◆ INPUT MATERIAL ◆
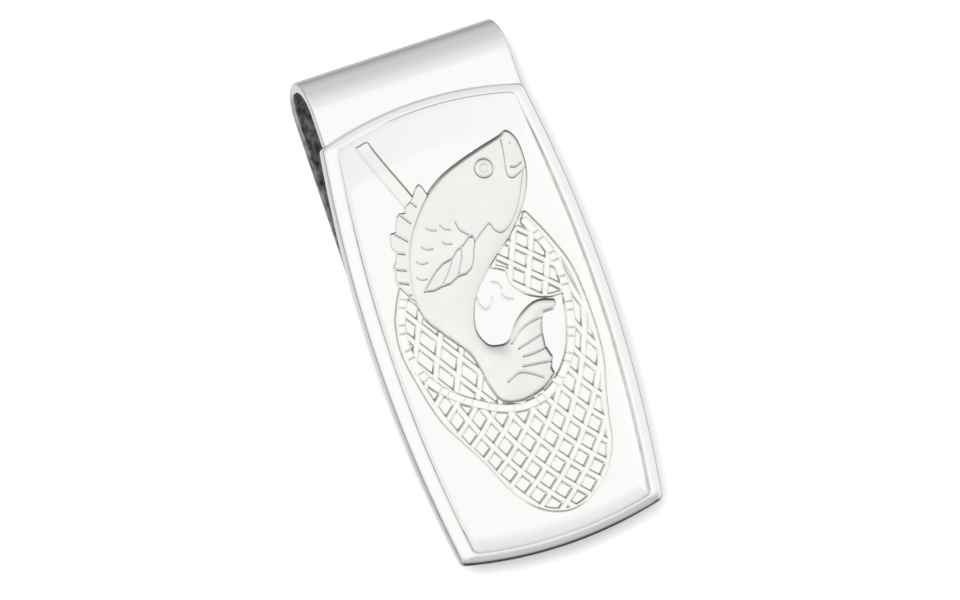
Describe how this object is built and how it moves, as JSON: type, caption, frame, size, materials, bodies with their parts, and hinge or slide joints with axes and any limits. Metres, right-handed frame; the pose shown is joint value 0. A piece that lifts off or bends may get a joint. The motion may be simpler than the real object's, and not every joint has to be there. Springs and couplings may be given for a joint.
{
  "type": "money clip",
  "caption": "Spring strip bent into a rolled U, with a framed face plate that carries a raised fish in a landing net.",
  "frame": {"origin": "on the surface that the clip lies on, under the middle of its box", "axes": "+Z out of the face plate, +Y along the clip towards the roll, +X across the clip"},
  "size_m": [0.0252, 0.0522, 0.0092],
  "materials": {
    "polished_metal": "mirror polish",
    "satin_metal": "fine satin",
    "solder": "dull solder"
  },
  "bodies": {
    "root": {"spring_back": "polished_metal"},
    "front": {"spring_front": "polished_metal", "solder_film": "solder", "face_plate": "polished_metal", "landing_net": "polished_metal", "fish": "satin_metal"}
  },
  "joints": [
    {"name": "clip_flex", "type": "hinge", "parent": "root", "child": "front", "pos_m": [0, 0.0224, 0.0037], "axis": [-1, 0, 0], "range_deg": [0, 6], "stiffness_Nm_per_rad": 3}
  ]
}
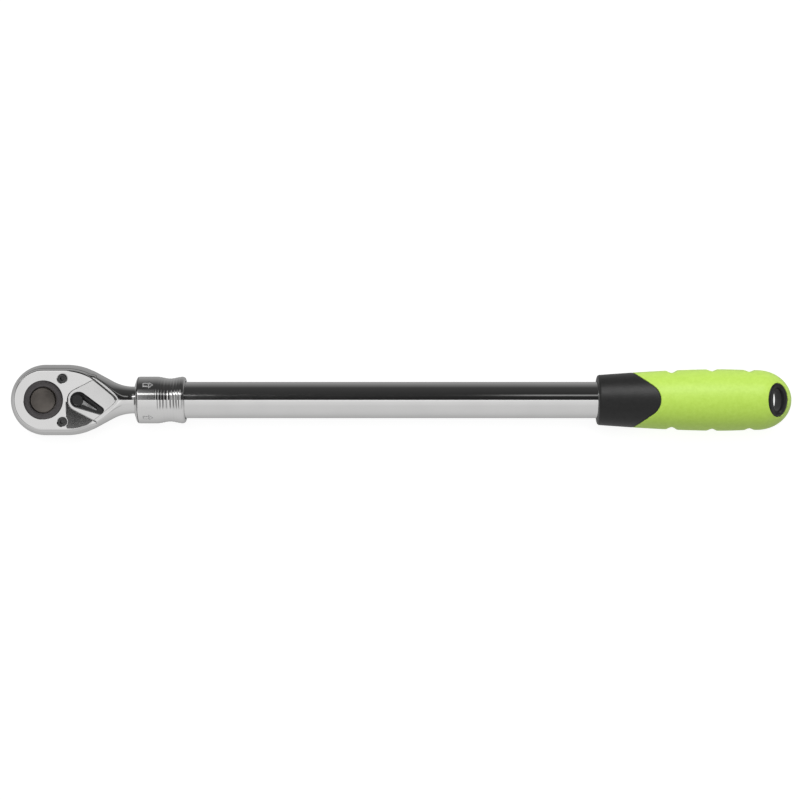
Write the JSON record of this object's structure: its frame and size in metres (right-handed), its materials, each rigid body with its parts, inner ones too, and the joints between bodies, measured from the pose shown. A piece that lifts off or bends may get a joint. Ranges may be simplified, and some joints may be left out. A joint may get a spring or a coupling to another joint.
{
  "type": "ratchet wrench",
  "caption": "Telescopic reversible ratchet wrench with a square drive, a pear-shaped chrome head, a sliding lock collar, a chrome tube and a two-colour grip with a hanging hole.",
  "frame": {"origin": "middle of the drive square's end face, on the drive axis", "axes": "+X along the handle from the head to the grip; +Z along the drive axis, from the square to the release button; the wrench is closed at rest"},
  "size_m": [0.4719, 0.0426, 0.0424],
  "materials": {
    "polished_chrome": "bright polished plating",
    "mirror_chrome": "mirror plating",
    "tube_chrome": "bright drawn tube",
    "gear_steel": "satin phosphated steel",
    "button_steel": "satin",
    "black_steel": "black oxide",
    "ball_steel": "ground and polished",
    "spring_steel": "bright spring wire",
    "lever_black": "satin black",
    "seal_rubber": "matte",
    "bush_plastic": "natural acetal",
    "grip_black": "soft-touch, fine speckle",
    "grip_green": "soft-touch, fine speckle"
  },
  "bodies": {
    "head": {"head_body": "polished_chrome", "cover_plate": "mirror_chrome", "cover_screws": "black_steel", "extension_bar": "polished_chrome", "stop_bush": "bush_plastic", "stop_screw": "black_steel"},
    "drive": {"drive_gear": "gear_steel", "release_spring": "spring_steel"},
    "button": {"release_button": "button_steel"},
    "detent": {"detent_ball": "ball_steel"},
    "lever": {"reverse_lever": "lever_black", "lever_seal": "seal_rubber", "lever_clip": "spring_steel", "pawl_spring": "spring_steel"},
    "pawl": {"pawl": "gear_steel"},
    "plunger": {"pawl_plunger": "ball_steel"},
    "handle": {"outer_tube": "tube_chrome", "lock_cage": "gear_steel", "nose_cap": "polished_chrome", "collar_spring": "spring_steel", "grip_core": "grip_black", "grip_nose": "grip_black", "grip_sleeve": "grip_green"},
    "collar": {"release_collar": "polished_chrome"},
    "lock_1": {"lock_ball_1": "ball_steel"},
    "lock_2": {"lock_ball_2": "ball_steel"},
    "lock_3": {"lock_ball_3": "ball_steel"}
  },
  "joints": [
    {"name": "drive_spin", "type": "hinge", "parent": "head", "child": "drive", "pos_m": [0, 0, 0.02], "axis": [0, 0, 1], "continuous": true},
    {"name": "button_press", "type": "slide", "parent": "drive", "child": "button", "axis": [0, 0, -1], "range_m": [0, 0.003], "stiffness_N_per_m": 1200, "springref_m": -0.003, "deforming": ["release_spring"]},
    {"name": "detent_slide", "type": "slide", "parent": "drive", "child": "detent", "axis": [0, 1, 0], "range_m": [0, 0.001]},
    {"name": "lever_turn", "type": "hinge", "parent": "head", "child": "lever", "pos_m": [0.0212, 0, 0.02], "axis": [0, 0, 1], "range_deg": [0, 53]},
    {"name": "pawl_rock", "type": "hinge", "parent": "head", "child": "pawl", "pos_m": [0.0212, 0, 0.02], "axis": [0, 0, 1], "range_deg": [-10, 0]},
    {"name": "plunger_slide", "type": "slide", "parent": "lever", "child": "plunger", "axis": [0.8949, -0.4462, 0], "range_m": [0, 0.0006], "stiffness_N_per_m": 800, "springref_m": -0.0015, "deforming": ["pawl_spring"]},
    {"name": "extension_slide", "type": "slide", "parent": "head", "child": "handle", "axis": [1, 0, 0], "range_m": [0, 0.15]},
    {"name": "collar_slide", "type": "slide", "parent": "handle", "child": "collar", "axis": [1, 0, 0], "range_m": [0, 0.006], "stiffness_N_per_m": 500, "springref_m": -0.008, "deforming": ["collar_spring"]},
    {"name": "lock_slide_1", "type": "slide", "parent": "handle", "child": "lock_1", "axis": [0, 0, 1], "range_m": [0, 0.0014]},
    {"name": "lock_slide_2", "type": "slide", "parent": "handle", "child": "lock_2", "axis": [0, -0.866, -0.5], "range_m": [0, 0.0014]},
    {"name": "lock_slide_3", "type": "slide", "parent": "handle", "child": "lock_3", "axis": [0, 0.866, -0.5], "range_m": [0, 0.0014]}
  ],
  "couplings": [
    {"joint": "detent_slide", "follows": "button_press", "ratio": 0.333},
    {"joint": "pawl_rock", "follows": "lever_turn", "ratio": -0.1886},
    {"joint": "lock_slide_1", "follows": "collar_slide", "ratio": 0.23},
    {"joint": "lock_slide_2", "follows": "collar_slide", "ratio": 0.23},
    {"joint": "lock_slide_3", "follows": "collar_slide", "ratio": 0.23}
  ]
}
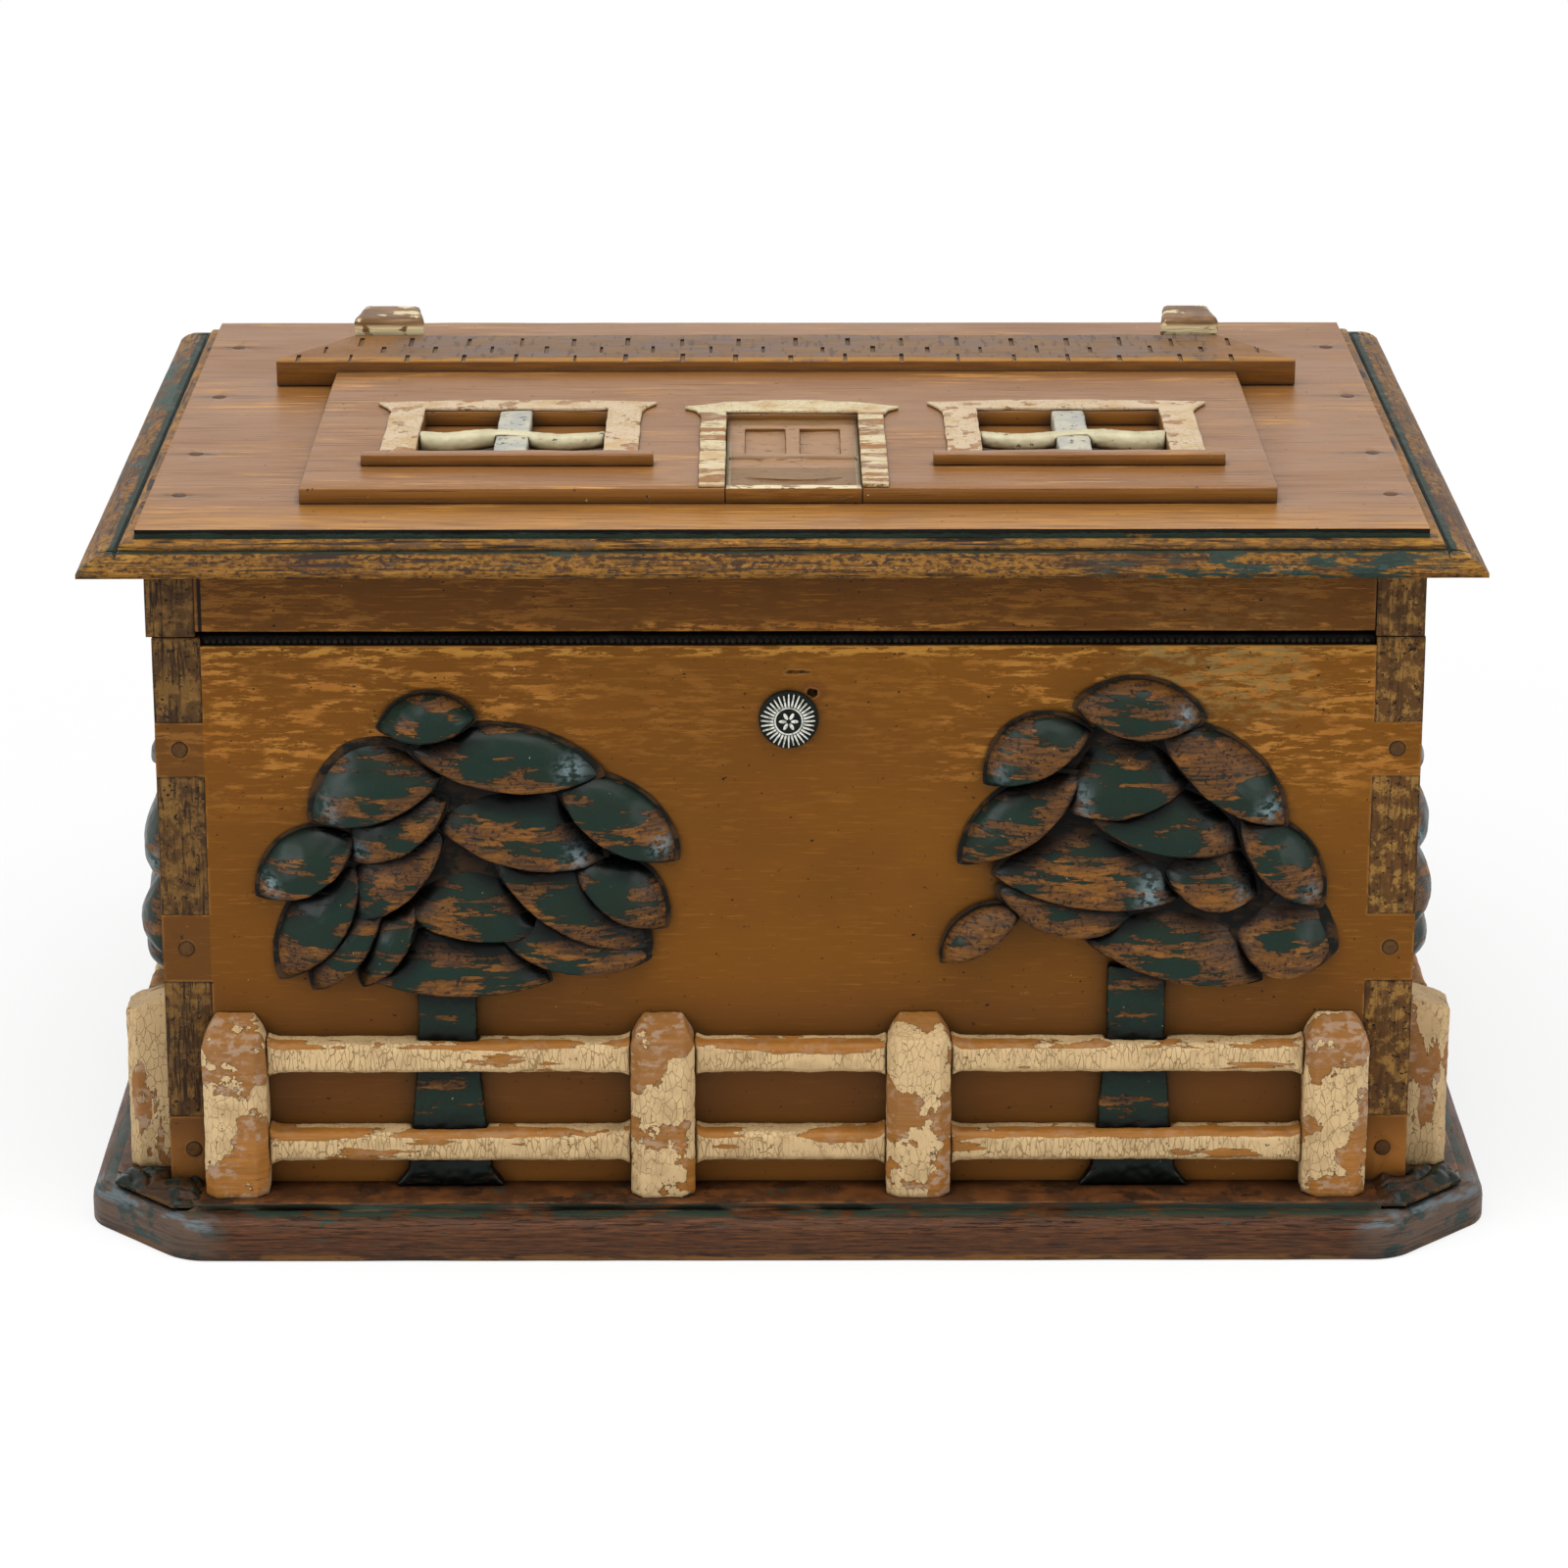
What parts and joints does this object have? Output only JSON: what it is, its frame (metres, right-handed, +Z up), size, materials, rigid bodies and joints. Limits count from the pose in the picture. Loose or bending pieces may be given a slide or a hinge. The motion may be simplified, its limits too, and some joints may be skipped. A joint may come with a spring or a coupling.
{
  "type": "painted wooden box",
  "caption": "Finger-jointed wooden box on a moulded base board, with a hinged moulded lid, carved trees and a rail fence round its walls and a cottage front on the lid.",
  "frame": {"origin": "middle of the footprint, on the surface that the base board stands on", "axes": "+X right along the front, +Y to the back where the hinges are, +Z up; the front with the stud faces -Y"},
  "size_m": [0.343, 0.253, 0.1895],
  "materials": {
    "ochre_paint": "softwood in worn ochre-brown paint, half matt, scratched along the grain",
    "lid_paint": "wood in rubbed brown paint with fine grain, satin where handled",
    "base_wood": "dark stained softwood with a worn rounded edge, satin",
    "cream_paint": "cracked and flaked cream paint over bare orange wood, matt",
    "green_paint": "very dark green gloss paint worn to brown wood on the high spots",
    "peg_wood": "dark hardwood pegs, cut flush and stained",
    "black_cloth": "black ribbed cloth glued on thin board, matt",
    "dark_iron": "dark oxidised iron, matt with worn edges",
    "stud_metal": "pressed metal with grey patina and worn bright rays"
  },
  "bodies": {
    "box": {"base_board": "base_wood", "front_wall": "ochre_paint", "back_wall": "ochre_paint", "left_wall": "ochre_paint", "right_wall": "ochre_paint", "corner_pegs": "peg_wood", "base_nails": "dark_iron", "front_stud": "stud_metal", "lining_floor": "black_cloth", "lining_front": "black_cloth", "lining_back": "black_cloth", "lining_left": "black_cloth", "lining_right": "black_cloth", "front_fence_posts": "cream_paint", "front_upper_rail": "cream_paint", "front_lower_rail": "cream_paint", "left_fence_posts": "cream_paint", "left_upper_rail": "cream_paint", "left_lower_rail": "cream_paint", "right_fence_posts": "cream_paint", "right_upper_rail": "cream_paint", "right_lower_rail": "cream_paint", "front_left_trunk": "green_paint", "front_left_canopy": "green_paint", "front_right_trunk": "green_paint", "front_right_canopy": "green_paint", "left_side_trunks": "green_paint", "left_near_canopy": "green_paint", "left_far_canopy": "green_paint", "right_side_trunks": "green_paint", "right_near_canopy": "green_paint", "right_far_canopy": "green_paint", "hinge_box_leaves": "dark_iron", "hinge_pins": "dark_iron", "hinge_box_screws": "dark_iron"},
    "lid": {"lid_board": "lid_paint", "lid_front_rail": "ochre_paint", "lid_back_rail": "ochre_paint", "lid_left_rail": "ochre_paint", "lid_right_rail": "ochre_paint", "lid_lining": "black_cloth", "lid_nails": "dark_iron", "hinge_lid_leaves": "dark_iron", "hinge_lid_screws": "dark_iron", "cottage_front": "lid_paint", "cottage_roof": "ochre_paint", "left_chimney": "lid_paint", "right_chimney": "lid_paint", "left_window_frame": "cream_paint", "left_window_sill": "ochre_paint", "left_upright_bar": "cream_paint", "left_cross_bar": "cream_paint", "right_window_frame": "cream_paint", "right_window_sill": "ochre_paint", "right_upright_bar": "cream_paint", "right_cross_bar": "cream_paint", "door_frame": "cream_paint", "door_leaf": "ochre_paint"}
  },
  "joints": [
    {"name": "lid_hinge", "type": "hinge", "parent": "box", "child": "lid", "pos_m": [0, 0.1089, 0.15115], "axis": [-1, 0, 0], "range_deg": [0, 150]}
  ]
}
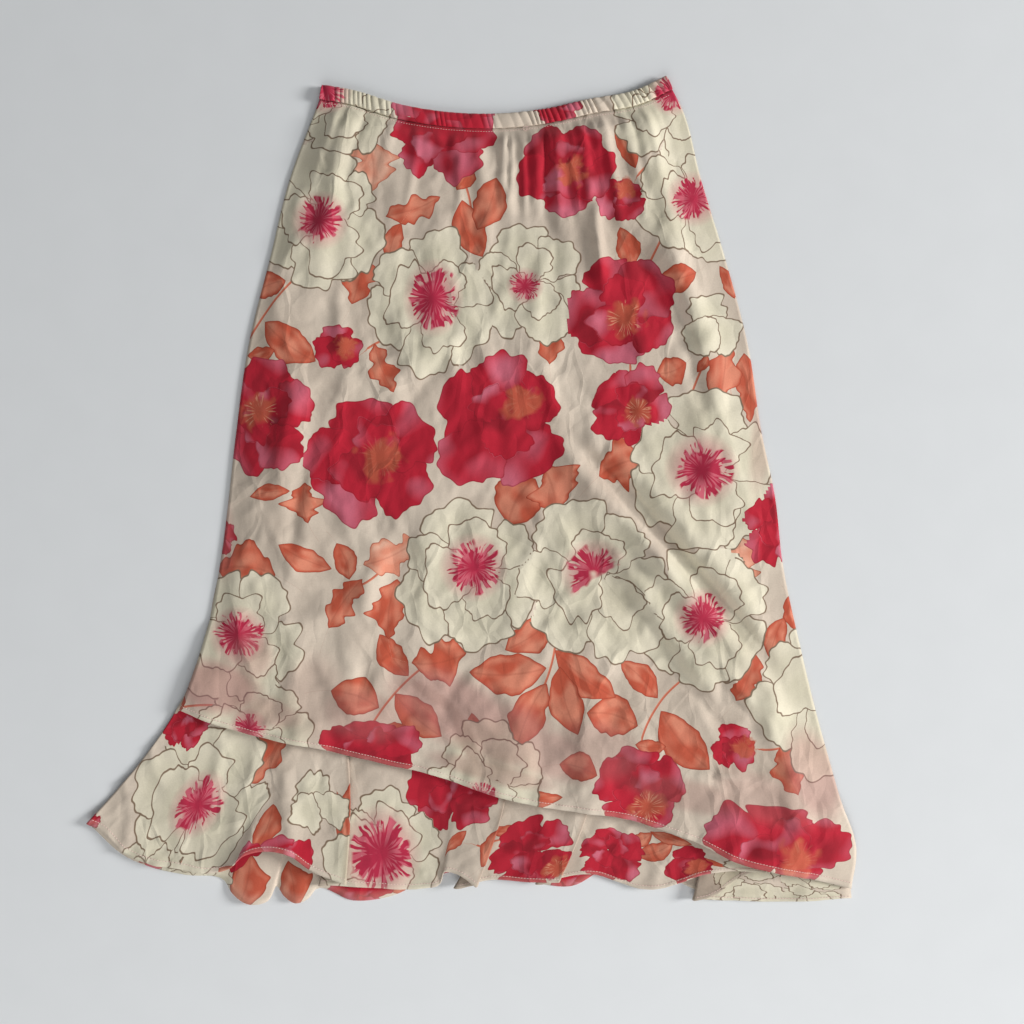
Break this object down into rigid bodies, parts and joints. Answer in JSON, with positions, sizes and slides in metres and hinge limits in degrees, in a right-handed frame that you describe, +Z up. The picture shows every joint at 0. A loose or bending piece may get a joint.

◆ AIM OF THE TASK ◆
The records are above. How many lines in them contain the word "into"? Give the number alone.

◆ SOLUTION TO THE PROBLEM ◆
2